*GIVEN REQUEST*.
Everything from the line containing "bore = FLEX_D / 2 + 0.15" through the line containing "before = set(bpy.data.objects)" should be repeated exactly, and nothing else from the data.
*** RAW DATA
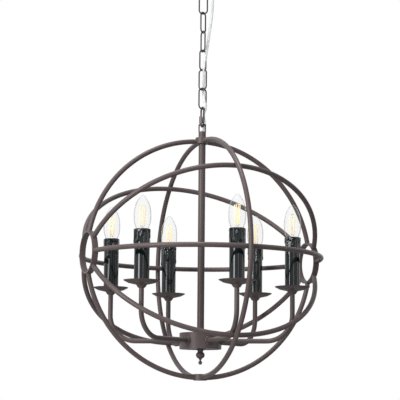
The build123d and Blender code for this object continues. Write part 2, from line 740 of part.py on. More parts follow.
def canopy():
    shell = canopy_shape(0) - canopy_shape(CANOPY_T)
    shell -= Pos(0, 0, canopy_base()) * Cylinder(HOOK_SHANK_D / 2 + FIT_GAP, 4 * CANOPY_T)
    shell -= grip_place() * Pos(0, 0, canopy_base()) * Cylinder(GRIP_D / 2 - 2 + FIT_GAP, 4 * CANOPY_T)
    for place in side_screw_places():
        hole = Pos(CANOPY_D / 2, 0, -SIDE_SCREW_DROP) * Rot(0, 90, 0)
        shell -= place * hole * Cylinder(SIDE_SCREW_D / 2 + FIT_GAP, 6 * CANOPY_T)
    return shell


def bracket():
    """Steel strip with bent-down ears, two slots for the ceiling screws and two tapped ear holes."""
    strip = Pos(0, 0, -BRACKET_T / 2) * Box(BRACKET_L, BRACKET_W, BRACKET_T)
    for side in (-1, 1):
        reach = side * (BRACKET_L - BRACKET_T) / 2
        strip += Pos(reach, 0, -BRACKET_EAR / 2) * Box(BRACKET_T, BRACKET_W, BRACKET_EAR)
        slot = Pos(side * SCREW_SPACING / 2, 0, -BRACKET_T) * extrude(
            SlotOverall(SCREW_SLOT_L, SCREW_HOLE_D), 3 * BRACKET_T, both=True
        )
        strip -= slot
        tap = Pos(side * BRACKET_L / 2, 0, -SIDE_SCREW_DROP) * Rot(0, 90, 0) * Cylinder(
            SIDE_SCREW_D / 2 + FIT_GAP, 4 * BRACKET_T
        )
        strip -= tap
    return strip


def side_screw():
    """Knurled thumb screw through the canopy's side into the bracket's ear."""
    reach = CANOPY_D / 2
    ear = BRACKET_L / 2 - BRACKET_T - 2
    shank = Pos(ear, 0, -SIDE_SCREW_DROP) * Rot(0, 90, 0) * Cylinder(
        SIDE_SCREW_D / 2, reach - ear + 1, align=(Align.CENTER, Align.CENTER, Align.MIN)
    )
    head = Cylinder(SIDE_SCREW_HEAD_D / 2, 5, align=(Align.CENTER, Align.CENTER, Align.MIN))
    head = chamfer(head.edges().filter_by(GeomType.CIRCLE), 0.7)
    head = Pos(reach, 0, -SIDE_SCREW_DROP) * Rot(0, 90, 0) * head
    curved = Cylinder(CANOPY_D / 2, 4 * SIDE_SCREW_HEAD_D)
    return shank + (head - curved)


def hook():
    """Closed ring under a collar, with a threaded shank through the canopy."""
    ring_r = (HOOK_W - HOOK_WIRE) / 2
    centre = hook_low() - ORB_DROP + ring_r
    ring = rod_along_arc((0, 0, centre), (ring_r, 0, centre), (0, -1, 0), 360, HOOK_WIRE)
    ring = Rot(0, 0, HANG_TURN + HOOK_TURN) * ring
    under = canopy_base()
    collar_low = under - HOOK_COLLAR_H
    collar_piece = Pos(0, 0, collar_low) * Cylinder(
        HOOK_COLLAR_D / 2, HOOK_COLLAR_H, align=(Align.CENTER, Align.CENTER, Align.MIN)
    )
    collar_piece = chamfer(collar_piece.edges().filter_by(GeomType.CIRCLE).sort_by(Axis.Z)[0], 1.5)
    neck_low = centre + ring_r - HOOK_WIRE / 4
    neck = Pos(0, 0, neck_low) * Cylinder(
        HOOK_WIRE * 0.7, collar_low - neck_low + 1, align=(Align.CENTER, Align.CENTER, Align.MIN)
    )
    shank = Pos(0, 0, under - 1) * Cylinder(
        HOOK_SHANK_D / 2, HOOK_NUT_H + CANOPY_T + 5, align=(Align.CENTER, Align.CENTER, Align.MIN)
    )
    return ring + neck + collar_piece + shank


def cord_grip():
    """Clamp bush in the canopy: shoulder below, threaded body and nut flange above."""
    base = canopy_base()
    bore = FLEX_D / 2 + 0.15
    r = GRIP_D / 2
    body = turned([
        (bore, -6), (r - 1.4, -6), (r, -4.6), (r, 0), (r - 2, 0),
        (r - 2, CANOPY_T + 1), (r + 1, CANOPY_T + 1), (r + 1, CANOPY_T + 4), (bore, CANOPY_T + 4),
    ])
    return grip_place() * Pos(0, 0, base) * body


def make_ceiling():
    write("ceiling_bracket", bracket())
    write("canopy", canopy())
    write("canopy_screws", [place * side_screw() for place in side_screw_places()])
    write("canopy_hook", hook())
    nut_low = canopy_base() + CANOPY_T
    write("canopy_hook_nut", hex_nut(HOOK_NUT_AF, HOOK_NUT_H, HOOK_SHANK_D + 2 * FIT_GAP, nut_low))
    write("cord_grip", cord_grip())
    width, depth, height = TERMINAL
    block = Pos(0, depth / 2 + 4, -height / 2 - BRACKET_T) * Box(width * 2, depth, height)
    write("terminal_block", block)


def main():
    os.makedirs("parts", exist_ok=True)
    make_orb()
    make_stem_and_hub()
    make_arms()
    make_candles()
    make_hanging()
    write("flex", in_chain(flex()))
    make_ceiling()


main()
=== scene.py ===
import json
from math import cos, exp, pi, radians, sin

import bpy
from mathutils import Matrix, Vector


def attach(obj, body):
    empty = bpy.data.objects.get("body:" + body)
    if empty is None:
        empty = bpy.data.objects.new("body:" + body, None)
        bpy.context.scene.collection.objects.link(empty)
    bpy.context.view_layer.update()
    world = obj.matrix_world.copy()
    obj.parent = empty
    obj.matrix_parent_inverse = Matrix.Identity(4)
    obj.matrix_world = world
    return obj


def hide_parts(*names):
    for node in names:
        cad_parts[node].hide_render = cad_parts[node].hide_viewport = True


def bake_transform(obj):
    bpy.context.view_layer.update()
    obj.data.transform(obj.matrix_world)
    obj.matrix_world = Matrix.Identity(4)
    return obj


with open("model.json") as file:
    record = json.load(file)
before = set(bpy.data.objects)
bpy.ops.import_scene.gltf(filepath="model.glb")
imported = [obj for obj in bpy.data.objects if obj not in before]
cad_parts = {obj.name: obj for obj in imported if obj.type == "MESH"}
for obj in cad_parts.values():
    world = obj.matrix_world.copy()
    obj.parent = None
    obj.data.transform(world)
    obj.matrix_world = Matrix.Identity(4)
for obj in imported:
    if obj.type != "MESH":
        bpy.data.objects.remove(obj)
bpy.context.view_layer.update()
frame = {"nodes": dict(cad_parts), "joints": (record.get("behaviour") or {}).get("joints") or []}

# ------------------------------------------------------------------ sizes shared with the CAD
# ORB_CENTRE_Z, CANDLE_CIRCLE, PAN_RIM_Z and FLEX_STEP are in metres, the other lengths in millimetres.
MM = 0.001
ORB_CENTRE_Z = -0.620
CHAIN_TURN = radians(-22.0)
CANDLE_COUNT = 6
FIRST_CANDLE = radians(-90.0)
CANDLE_CIRCLE = 0.188
PAN_RIM_Z = ORB_CENTRE_Z - 0.061
SLEEVE_R = 15.25
SLEEVE_BORE_R = 13.5
SLEEVE_TOP = 102.0
SLEEVE_FOOT = -5.7
FLEX_R = 3.0
CORE_R = 0.6
CORE_OFFSET = 1.25             # each core's line from the flex's own line
CORE_PITCH = 34                # one full twist of the two cores
SHEATH_SIDES = 24
CORE_SIDES = 10
FLEX_STEP = 0.0012             # in metres, between two rings of the flex
FLEX_ROUTE = (                 # across, back and up from the orb's centre, before the chain's turn
    (0.0, 0.0, 247.0),
    (0.0, 0.0, 263.0),
    (4.4, 8.0, 274.5),
    (4.9, 5.2, 285.0),
    (1.6, -0.4, 300.0),
    (8.0, -3.0, 314.0),
    (2.6, 1.4, 334.0),
    (0.9, 8.4, 355.5),
    (2.8, -1.0, 375.0),
    (1.6, -8.4, 394.5),
    (4.9, -4.4, 416.0),
    (8.2, -1.4, 437.0),
    (13.6, -0.8, 477.0),
    (18.2, -0.3, 511.0),
    (19.8, 0.0, 545.0),
    (20.5, 0.0, 575.0),
    (20.5, 0.0, 592.0),
)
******
*FULL SOLUTION*.
    bore = FLEX_D / 2 + 0.15
    r = GRIP_D / 2
    body = turned([
        (bore, -6), (r - 1.4, -6), (r, -4.6), (r, 0), (r - 2, 0),
        (r - 2, CANOPY_T + 1), (r + 1, CANOPY_T + 1), (r + 1, CANOPY_T + 4), (bore, CANOPY_T + 4),
    ])
    return grip_place() * Pos(0, 0, base) * body


def make_ceiling():
    write("ceiling_bracket", bracket())
    write("canopy", canopy())
    write("canopy_screws", [place * side_screw() for place in side_screw_places()])
    write("canopy_hook", hook())
    nut_low = canopy_base() + CANOPY_T
    write("canopy_hook_nut", hex_nut(HOOK_NUT_AF, HOOK_NUT_H, HOOK_SHANK_D + 2 * FIT_GAP, nut_low))
    write("cord_grip", cord_grip())
    width, depth, height = TERMINAL
    block = Pos(0, depth / 2 + 4, -height / 2 - BRACKET_T) * Box(width * 2, depth, height)
    write("terminal_block", block)


def main():
    os.makedirs("parts", exist_ok=True)
    make_orb()
    make_stem_and_hub()
    make_arms()
    make_candles()
    make_hanging()
    write("flex", in_chain(flex()))
    make_ceiling()


main()
=== scene.py ===
import json
from math import cos, exp, pi, radians, sin

import bpy
from mathutils import Matrix, Vector


def attach(obj, body):
    empty = bpy.data.objects.get("body:" + body)
    if empty is None:
        empty = bpy.data.objects.new("body:" + body, None)
        bpy.context.scene.collection.objects.link(empty)
    bpy.context.view_layer.update()
    world = obj.matrix_world.copy()
    obj.parent = empty
    obj.matrix_parent_inverse = Matrix.Identity(4)
    obj.matrix_world = world
    return obj


def hide_parts(*names):
    for node in names:
        cad_parts[node].hide_render = cad_parts[node].hide_viewport = True


def bake_transform(obj):
    bpy.context.view_layer.update()
    obj.data.transform(obj.matrix_world)
    obj.matrix_world = Matrix.Identity(4)
    return obj


with open("model.json") as file:
    record = json.load(file)
before = set(bpy.data.objects)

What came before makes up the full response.